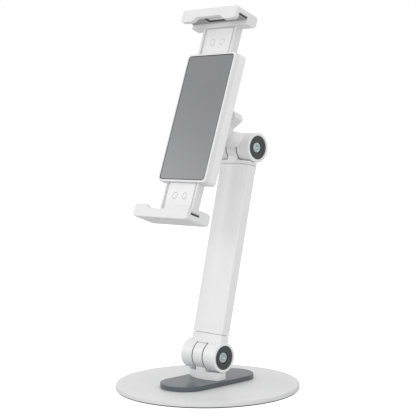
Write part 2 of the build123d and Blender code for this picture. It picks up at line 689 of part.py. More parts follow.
# ---- holder body, with +Z forward and its origin at the middle of its front face ----
def post_places():
    """X, Y of the posts that the shell screws go through."""
    x = BODY_WIDTH / 2 - POST_SIDE_INSET
    y = BODY_HEIGHT / 2 - POST_END_INSET
    return [(side * x, row * y) for side in (-1, 1) for row in (-1, 0, 1)]


def slide_slot(low, high):
    """The opening through both end walls that the slides run in, between two depths."""
    reach = BODY_HEIGHT / 2 + OVERCUT
    return box((-SLOT_HALF_WIDTH, SLOT_HALF_WIDTH), (-reach, reach), (-high, -low))


def shell_cavity(low, high):
    """The hollow inside the side and end walls, between two depths."""
    width = BODY_WIDTH - 2 * SHELL_WALL
    height = BODY_HEIGHT - 2 * SHELL_WALL
    return rounded_slab(width, height, BODY_CORNER_RADIUS - SHELL_WALL, -high, -low)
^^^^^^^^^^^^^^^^
__Exercise description__
Write down the full listing again, exactly.

__Solved exercise__
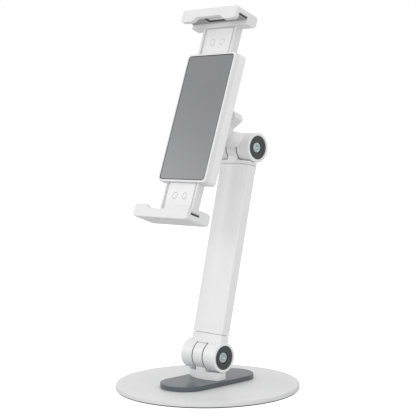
Write part 2 of the build123d and Blender code for this picture. It picks up at line 689 of part.py. More parts follow.
# ---- holder body, with +Z forward and its origin at the middle of its front face ----
def post_places():
    """X, Y of the posts that the shell screws go through."""
    x = BODY_WIDTH / 2 - POST_SIDE_INSET
    y = BODY_HEIGHT / 2 - POST_END_INSET
    return [(side * x, row * y) for side in (-1, 1) for row in (-1, 0, 1)]


def slide_slot(low, high):
    """The opening through both end walls that the slides run in, between two depths."""
    reach = BODY_HEIGHT / 2 + OVERCUT
    return box((-SLOT_HALF_WIDTH, SLOT_HALF_WIDTH), (-reach, reach), (-high, -low))


def shell_cavity(low, high):
    """The hollow inside the side and end walls, between two depths."""
    width = BODY_WIDTH - 2 * SHELL_WALL
    height = BODY_HEIGHT - 2 * SHELL_WALL
    return rounded_slab(width, height, BODY_CORNER_RADIUS - SHELL_WALL, -high, -low)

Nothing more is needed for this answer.